start
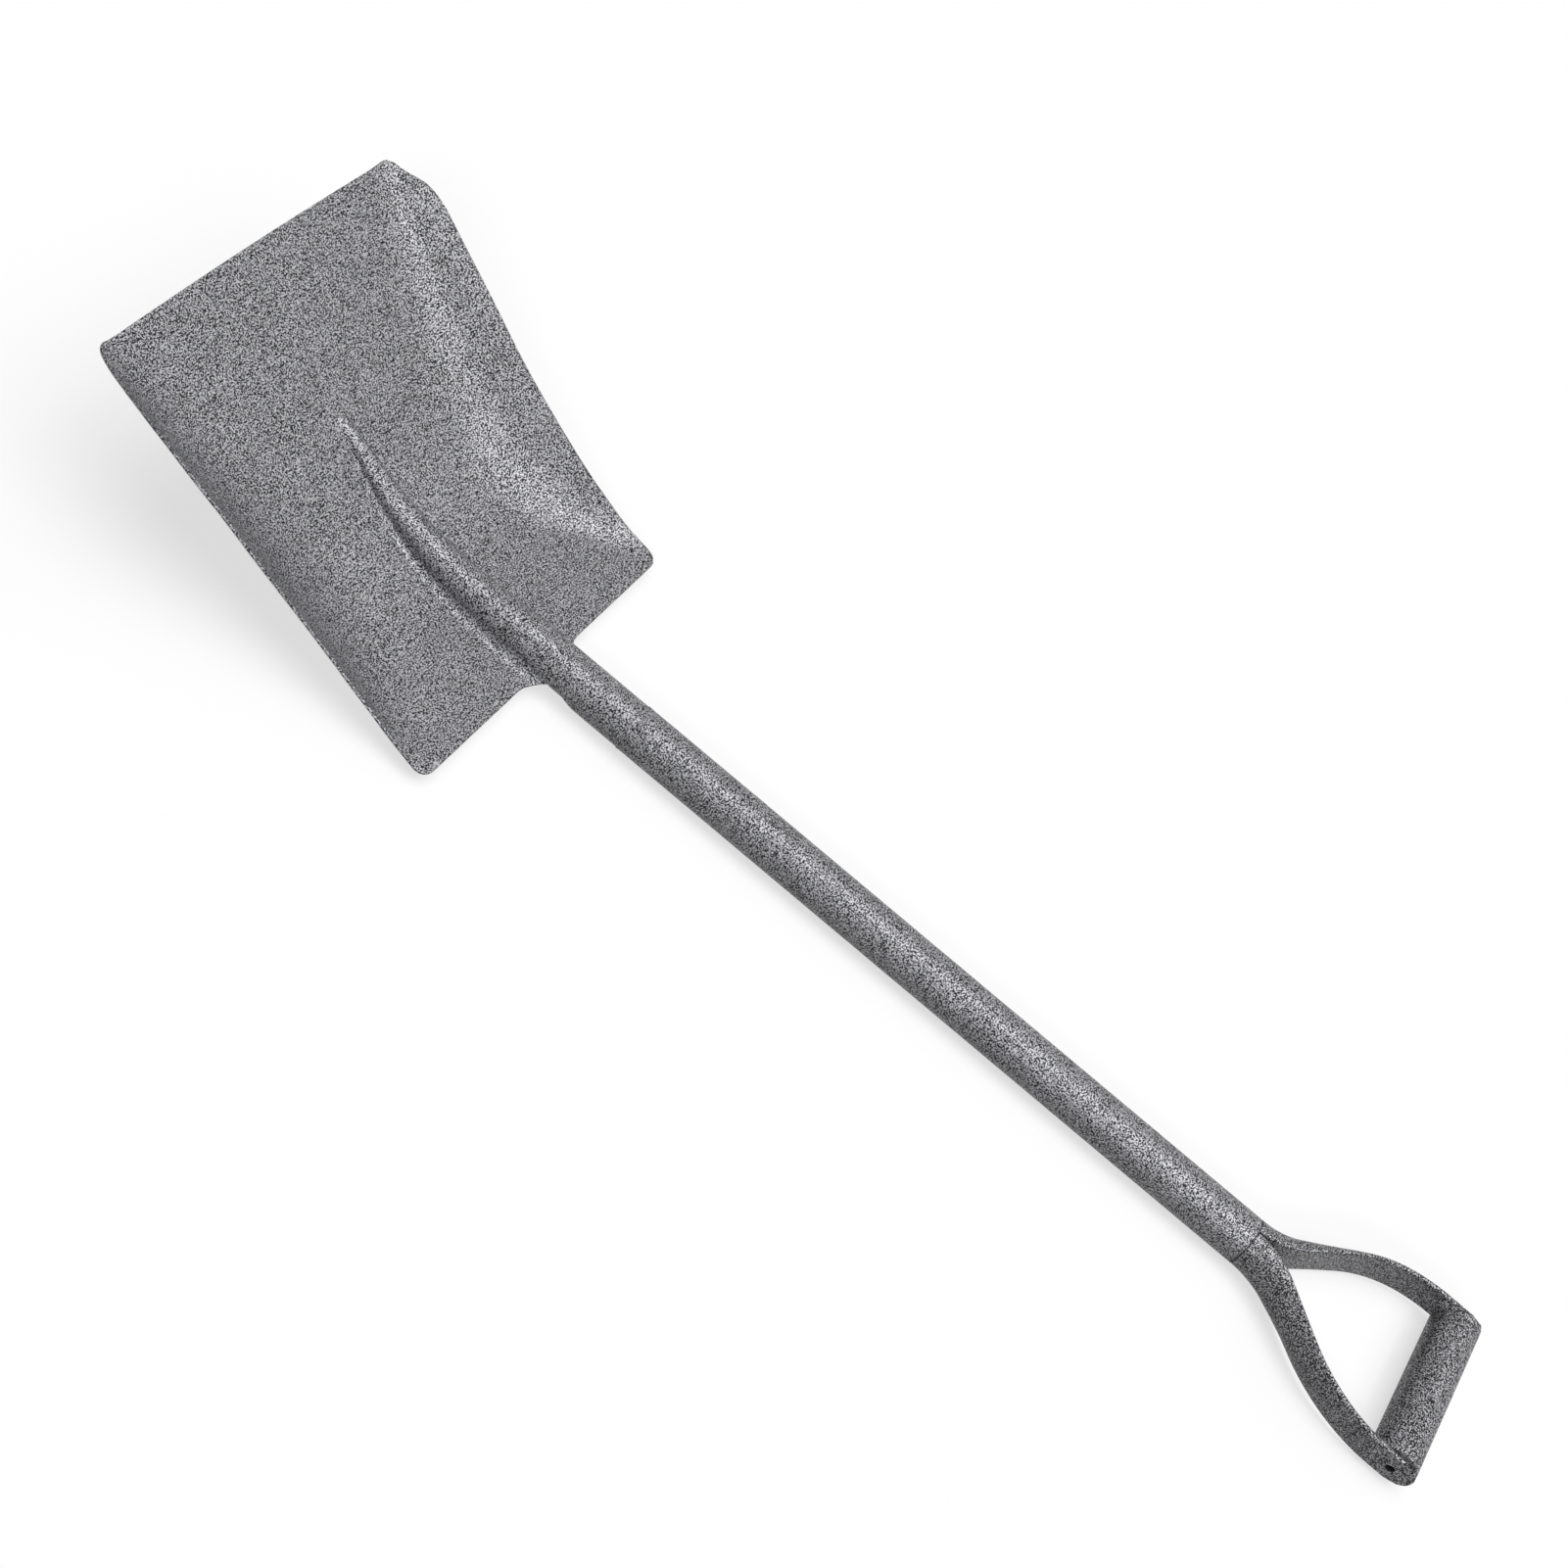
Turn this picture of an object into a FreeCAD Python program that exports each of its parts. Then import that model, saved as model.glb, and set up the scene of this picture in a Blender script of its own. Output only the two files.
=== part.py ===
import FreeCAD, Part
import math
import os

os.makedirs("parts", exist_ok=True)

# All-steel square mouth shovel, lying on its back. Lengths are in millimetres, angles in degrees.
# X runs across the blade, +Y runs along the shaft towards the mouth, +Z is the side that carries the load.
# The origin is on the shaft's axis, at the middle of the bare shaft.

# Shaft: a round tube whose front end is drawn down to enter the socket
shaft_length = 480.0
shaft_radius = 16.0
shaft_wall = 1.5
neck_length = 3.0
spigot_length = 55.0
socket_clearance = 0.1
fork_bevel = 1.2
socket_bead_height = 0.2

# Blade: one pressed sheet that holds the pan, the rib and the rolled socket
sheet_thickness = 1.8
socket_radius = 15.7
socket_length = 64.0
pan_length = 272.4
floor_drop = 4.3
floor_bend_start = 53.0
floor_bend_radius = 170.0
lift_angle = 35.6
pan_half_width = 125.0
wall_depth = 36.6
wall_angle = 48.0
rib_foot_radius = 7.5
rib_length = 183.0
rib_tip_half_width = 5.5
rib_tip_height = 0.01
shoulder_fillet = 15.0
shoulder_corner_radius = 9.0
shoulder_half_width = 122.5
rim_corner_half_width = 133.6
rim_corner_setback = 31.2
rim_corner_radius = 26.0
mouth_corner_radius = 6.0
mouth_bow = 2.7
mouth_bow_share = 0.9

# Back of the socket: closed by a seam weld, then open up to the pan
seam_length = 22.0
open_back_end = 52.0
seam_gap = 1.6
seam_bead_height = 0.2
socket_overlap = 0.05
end
◆ **EXERCISE INSTRUCTIONS**
Output the full listing exactly as it stands.

◆ **CORRECT ANSWER**
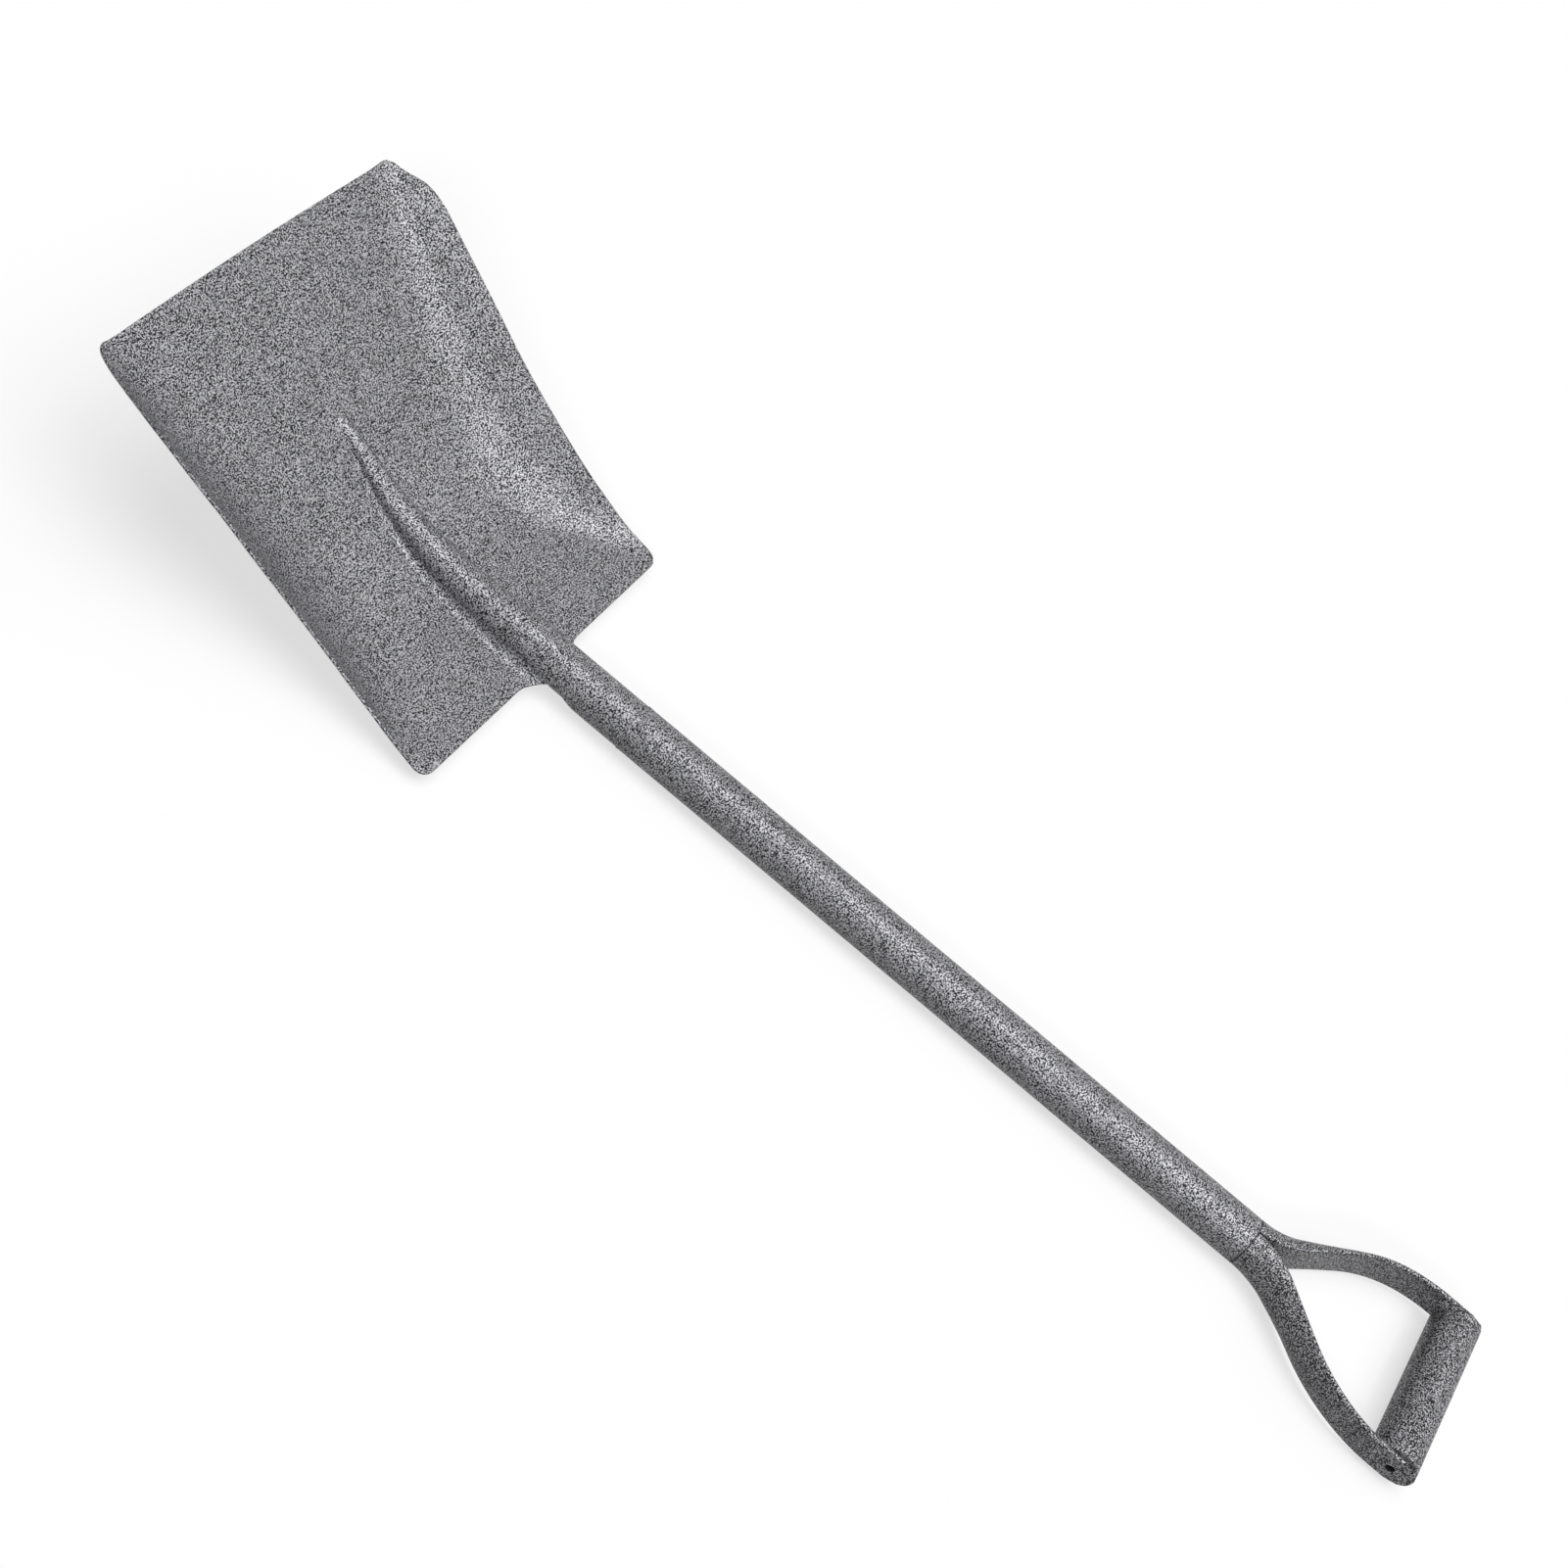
Turn this picture of an object into a FreeCAD Python program that exports each of its parts. Then import that model, saved as model.glb, and set up the scene of this picture in a Blender script of its own. Output only the two files.
=== part.py ===
import FreeCAD, Part
import math
import os

os.makedirs("parts", exist_ok=True)

# All-steel square mouth shovel, lying on its back. Lengths are in millimetres, angles in degrees.
# X runs across the blade, +Y runs along the shaft towards the mouth, +Z is the side that carries the load.
# The origin is on the shaft's axis, at the middle of the bare shaft.

# Shaft: a round tube whose front end is drawn down to enter the socket
shaft_length = 480.0
shaft_radius = 16.0
shaft_wall = 1.5
neck_length = 3.0
spigot_length = 55.0
socket_clearance = 0.1
fork_bevel = 1.2
socket_bead_height = 0.2

# Blade: one pressed sheet that holds the pan, the rib and the rolled socket
sheet_thickness = 1.8
socket_radius = 15.7
socket_length = 64.0
pan_length = 272.4
floor_drop = 4.3
floor_bend_start = 53.0
floor_bend_radius = 170.0
lift_angle = 35.6
pan_half_width = 125.0
wall_depth = 36.6
wall_angle = 48.0
rib_foot_radius = 7.5
rib_length = 183.0
rib_tip_half_width = 5.5
rib_tip_height = 0.01
shoulder_fillet = 15.0
shoulder_corner_radius = 9.0
shoulder_half_width = 122.5
rim_corner_half_width = 133.6
rim_corner_setback = 31.2
rim_corner_radius = 26.0
mouth_corner_radius = 6.0
mouth_bow = 2.7
mouth_bow_share = 0.9

# Back of the socket: closed by a seam weld, then open up to the pan
seam_length = 22.0
open_back_end = 52.0
seam_gap = 1.6
seam_bead_height = 0.2
socket_overlap = 0.05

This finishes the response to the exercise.